The gaggle of girls are the archetypal K- Pop ensemble: affectionate, girlish, giggly, dainty. We soon inflict a major cultural offense when we present them with a banner for them to pose next to. It reads: ‘Te Amo! Kim Hyung-jun’. Unfortunately, after seeing the mortified expressions of the girls, we discover that the subject of our accompanying images is no other than his ex-bandmate and archrival Kim Hyun-joong. Uncertain that we will be able to overcome the shame of this cultural faux-pas and continue with the article –let alone the shoot–, stoicism prevails and we eventually decide to press on.
The girls tell me that K-Pop is the ‘perfect combination of dance and song’; that their ‘very depressing’ Bolivian existence means they turn to the genre as a way out; that the arrival to Bolivia of the former Kim reduced them to ‘tears of joy’; and, that they each got into K-Pop through the well-engineered channel of Ki-dramas. The girls embody the target market of K-Pop in Bolivia, speaking at length about the cult’s generic Christ-figure — a ‘good- looking boy, hardworking, organised, disciplined who doesn’t need to flaunt his body or sexual prowess because he is pure and perfect as he is’.
Despite the shamelessness of Diamond Girls, K-Pop still seems to be a taboo interest in Bolivia — ask someone if they are a fan and they will profusely shake their head, only to rush home to catch their favourite Ki-drama as they do each day.
K-Future
K-Pop started off as a peripheral epidemic in Bolivia but is fast-becoming part of its mainstream musical furniture. It produces, in Denise Fernandez, a sense of déjà-vu, taking her back over a decade to Eurodance: ‘it used to be a genre for the margins, now it is everywhere: Eurodance from 10 years ago is the K-Pop of today’.
Is this such a bad thing, though? K- Pop, for all its faults –and there are many, from musical to moral–, promotes a balanced and sensible lifestyle: K- Pop Fiestas in Bolivia begin as early as 8am and it is absolutely unheard of for alcohol to be consumed at one of these events — a staggering contrast to, say, the recent Glastonbury festival where, no doubt, stomach-pumping machines across Somerset will have been working overtime.

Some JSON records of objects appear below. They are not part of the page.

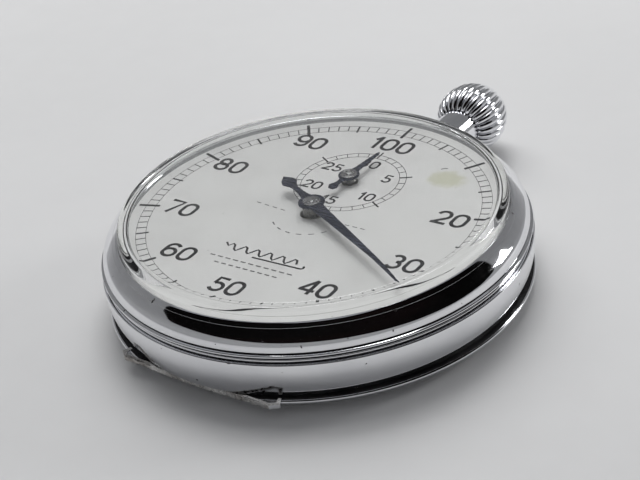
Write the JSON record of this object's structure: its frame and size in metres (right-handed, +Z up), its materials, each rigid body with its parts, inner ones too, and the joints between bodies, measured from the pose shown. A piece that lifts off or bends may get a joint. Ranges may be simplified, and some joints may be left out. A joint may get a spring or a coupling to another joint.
{
  "type": "mechanical stopwatch",
  "caption": "Pocket stopwatch with a chromed snap case, ribbed push crown, hundredth-minute dial, sweep hand and minute counter over a full wound movement.",
  "frame": {"origin": "on the watch's axis, at the centre of the flat of the back cover that it rests on", "axes": "+Z up through the dial towards the viewer, +Y towards the crown (12 o'clock), +X to the dial's right"},
  "size_m": [0.05, 0.0643, 0.0129],
  "materials": {
    "chromed_brass": "bright chrome plate, fine wear and small pits",
    "acrylic": "clear polished acrylic",
    "silvered_dial": "matte silver-white lacquer with printed scales",
    "nickel_plate": "nickel plate, straight grained",
    "gilt_brass": "polished brass",
    "blued_hand": "blue-black steel",
    "blued_steel": "blued spring steel",
    "ruby": "synthetic ruby",
    "pipe_steel": "grey turned steel",
    "polished_steel": "polished hardened steel"
  },
  "bodies": {
    "movement_case": {"case_band": "chromed_brass", "back_cover": "chromed_brass", "bezel": "chromed_brass", "crystal": "acrylic", "pendant_tube": "chromed_brass", "case_screws": "blued_steel", "dial": "silvered_dial", "mainplate": "nickel_plate", "barrel_bridge": "nickel_plate", "train_bridge": "nickel_plate", "balance_cock": "nickel_plate", "pallet_bridge": "nickel_plate", "bridge_screws": "blued_steel", "plate_jewels": "ruby", "click_spring": "blued_steel", "crown_wheel_screw": "blued_steel", "column_post": "blued_steel", "column_jumper": "blued_steel", "lever_springs": "blued_steel", "hairspring_stud": "polished_steel", "crown_spring": "blued_steel"},
    "pusher": {"push_sleeve": "polished_steel"},
    "crown": {"crown": "chromed_brass", "stem": "polished_steel"},
    "winding_pinion": {"winding_pinion": "polished_steel"},
    "crown_wheel": {"crown_wheel": "polished_steel"},
    "ratchet": {"ratchet_wheel": "polished_steel", "ratchet_screw": "blued_steel", "barrel_arbor": "polished_steel"},
    "click": {"click": "polished_steel"},
    "operating_lever": {"operating_lever": "polished_steel"},
    "column_wheel": {"column_wheel": "polished_steel"},
    "brake_lever": {"brake_lever": "polished_steel"},
    "reset_hammer": {"reset_hammer": "polished_steel"},
    "sweep": {"sweep_arbor": "polished_steel", "fourth_wheel": "gilt_brass", "sweep_heart": "polished_steel", "sweep_pipe": "pipe_steel", "sweep_hand": "blued_hand"},
    "third": {"third_wheel": "gilt_brass", "third_pinion": "polished_steel"},
    "second": {"second_wheel": "gilt_brass", "second_pinion": "polished_steel"},
    "barrel": {"barrel_drum": "gilt_brass", "barrel_cover": "gilt_brass", "mainspring": "blued_steel"},
    "escape": {"escape_wheel": "polished_steel", "escape_pinion": "polished_steel"},
    "minute": {"minute_arbor": "polished_steel", "minute_wheel": "gilt_brass", "minute_heart": "polished_steel", "minute_hand": "blued_hand"},
    "intermediate": {"intermediate_wheel": "gilt_brass"},
    "balance": {"balance_wheel": "gilt_brass", "balance_staff": "polished_steel", "roller": "polished_steel", "hairspring": "blued_steel"},
    "fork": {"pallet_fork": "polished_steel", "pallet_stones": "ruby"},
    "regulator": {"regulator": "polished_steel"}
  },
  "joints": [
    {"name": "crown_push", "type": "slide", "parent": "movement_case", "child": "pusher", "axis": [0, -1, 0], "range_m": [0, 0.0011], "stiffness_N_per_m": 800, "springref_m": -0.0005, "deforming": ["crown_spring"]},
    {"name": "crown_turn", "type": "hinge", "parent": "pusher", "child": "crown", "pos_m": [0, 0.03, 0.00487], "axis": [0, 1, 0], "continuous": true},
    {"name": "winding_pinion_turn", "type": "hinge", "parent": "movement_case", "child": "winding_pinion", "pos_m": [0, 0.01622, 0.00487], "axis": [0, 1, 0], "continuous": true},
    {"name": "crown_wheel_turn", "type": "hinge", "parent": "movement_case", "child": "crown_wheel", "pos_m": [0, 0.0142, 0.005], "axis": [0, 0, 1], "continuous": true},
    {"name": "ratchet_turn", "type": "hinge", "parent": "movement_case", "child": "ratchet", "pos_m": [-0.00739, 0.00946, 0.005], "axis": [0, 0, 1], "continuous": true},
    {"name": "click_swing", "type": "hinge", "parent": "movement_case", "child": "click", "pos_m": [-0.01478, 0.00815, 0.005], "axis": [0, 0, 1], "range_deg": [0, 4], "stiffness_Nm_per_rad": 0.00001, "springref_deg": -11.46},
    {"name": "operating_lever_swing", "type": "hinge", "parent": "movement_case", "child": "operating_lever", "pos_m": [0.0086, 0.0144, 0.005], "axis": [0, 0, 1], "range_deg": [0, 7.43]},
    {"name": "column_turn", "type": "hinge", "parent": "movement_case", "child": "column_wheel", "pos_m": [0.0102, 0.0096, 0.005], "axis": [0, 0, -1], "range_deg": [0, 20.5]},
    {"name": "brake_swing", "type": "hinge", "parent": "movement_case", "child": "brake_lever", "pos_m": [0.0146, 0.0016, 0.005], "axis": [0, 0, 1], "range_deg": [0, 3.2]},
    {"name": "hammer_swing", "type": "hinge", "parent": "movement_case", "child": "reset_hammer", "pos_m": [0.0064, 0.0044, 0.005], "axis": [0, 0, 1], "range_deg": [0, 4.2]},
    {"name": "sweep_turn", "type": "hinge", "parent": "movement_case", "child": "sweep", "pos_m": [0, 0, 0.005], "axis": [0, 0, -1], "continuous": true},
    {"name": "third_turn", "type": "hinge", "parent": "movement_case", "child": "third", "pos_m": [-0.00369, -0.00321, 0.005], "axis": [0, 0, -1], "continuous": true},
    {"name": "second_turn", "type": "hinge", "parent": "movement_case", "child": "second", "pos_m": [-0.0067, 0.00181, 0.005], "axis": [0, 0, -1], "continuous": true},
    {"name": "barrel_turn", "type": "hinge", "parent": "movement_case", "child": "barrel", "pos_m": [-0.00739, 0.00946, 0.005], "axis": [0, 0, -1], "continuous": true},
    {"name": "escape_turn", "type": "hinge", "parent": "movement_case", "child": "escape", "pos_m": [0.00347, -0.00271, 0.005], "axis": [0, 0, -1], "continuous": true},
    {"name": "minute_turn", "type": "hinge", "parent": "movement_case", "child": "minute", "pos_m": [0, 0.00763, 0.005], "axis": [0, 0, -1], "continuous": true},
    {"name": "intermediate_turn", "type": "hinge", "parent": "movement_case", "child": "intermediate", "pos_m": [0.0022, 0.0033, 0.005], "axis": [0, 0, -1], "continuous": true},
    {"name": "balance_swing", "type": "hinge", "parent": "movement_case", "child": "balance", "pos_m": [0.00688, -0.00913, 0.005], "axis": [0, 0, -1], "range_deg": [-220, 220], "stiffness_Nm_per_rad": 0.0000011, "deforming": ["hairspring"]},
    {"name": "fork_swing", "type": "hinge", "parent": "movement_case", "child": "fork", "pos_m": [0.00482, -0.00525, 0.005], "axis": [0, 0, -1], "range_deg": [-5.2, 5.2]},
    {"name": "regulator_turn", "type": "hinge", "parent": "movement_case", "child": "regulator", "pos_m": [0.00688, -0.00913, 0.005], "axis": [0, 0, 1], "range_deg": [-25, 25]}
  ],
  "couplings": [
    {"joint": "winding_pinion_turn", "follows": "crown_turn", "ratio": 1},
    {"joint": "crown_wheel_turn", "follows": "crown_turn", "ratio": 0.5},
    {"joint": "ratchet_turn", "follows": "crown_turn", "ratio": -0.23077},
    {"joint": "operating_lever_swing", "follows": "crown_push", "rad_per_m": 116.28},
    {"joint": "column_turn", "follows": "crown_push", "rad_per_m": 317.33},
    {"joint": "brake_swing", "follows": "crown_push", "rad_per_m": 47.6},
    {"joint": "hammer_swing", "follows": "crown_push", "rad_per_m": 63.467},
    {"joint": "third_turn", "follows": "sweep_turn", "ratio": -0.13333},
    {"joint": "second_turn", "follows": "sweep_turn", "ratio": 0.016667},
    {"joint": "barrel_turn", "follows": "sweep_turn", "ratio": -0.002381},
    {"joint": "escape_turn", "follows": "sweep_turn", "ratio": -10},
    {"joint": "minute_turn", "follows": "sweep_turn", "ratio": 0.033333},
    {"joint": "intermediate_turn", "follows": "sweep_turn", "ratio": -0.1},
    {"joint": "fork_swing", "follows": "balance_swing", "ratio": -0.022727}
  ]
}
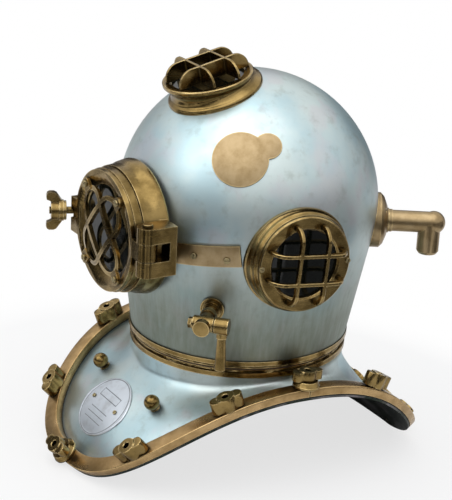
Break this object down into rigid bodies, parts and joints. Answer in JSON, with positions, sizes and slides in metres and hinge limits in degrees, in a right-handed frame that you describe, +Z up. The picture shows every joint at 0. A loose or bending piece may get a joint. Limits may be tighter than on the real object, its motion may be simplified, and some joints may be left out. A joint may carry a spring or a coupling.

However, the emergence of K-Pop seems to be papering over the cracks in home-grown musical talent. While Denise Fernandez dismisses the claim that K-Pop’s popularity in Bolivia represents a rejection of Western music as a ‘common misconception’, she expresses concern that people are eschewing Bolivian culture: ‘musically K-Pop is not our roots, sociologically it is not our culture’.
Perhaps, though, subconsciously, as a result of Morales’ persistent deconolisation efforts, young Bolivians are migrating away from the traditional American blonde bimbos to a more tangible idol. Indeed, it is uplifting to see Diamond Girls wax lyrical about the ‘rounded lives’ of their favourite stars. However, while the girls insist on wearing their K-Pop blinkers, the rest of us should not forget that this perfection is only surface-deep. The reality behind ‘cultural technology’ is both a sinister and cynical one. For Bolivians, though, this influx of Korean culture offers a more pressing concern: if Diamond Girls get their way, Hallyu may well prove to shape Bolivian national identity in the same way that American cultural exports have.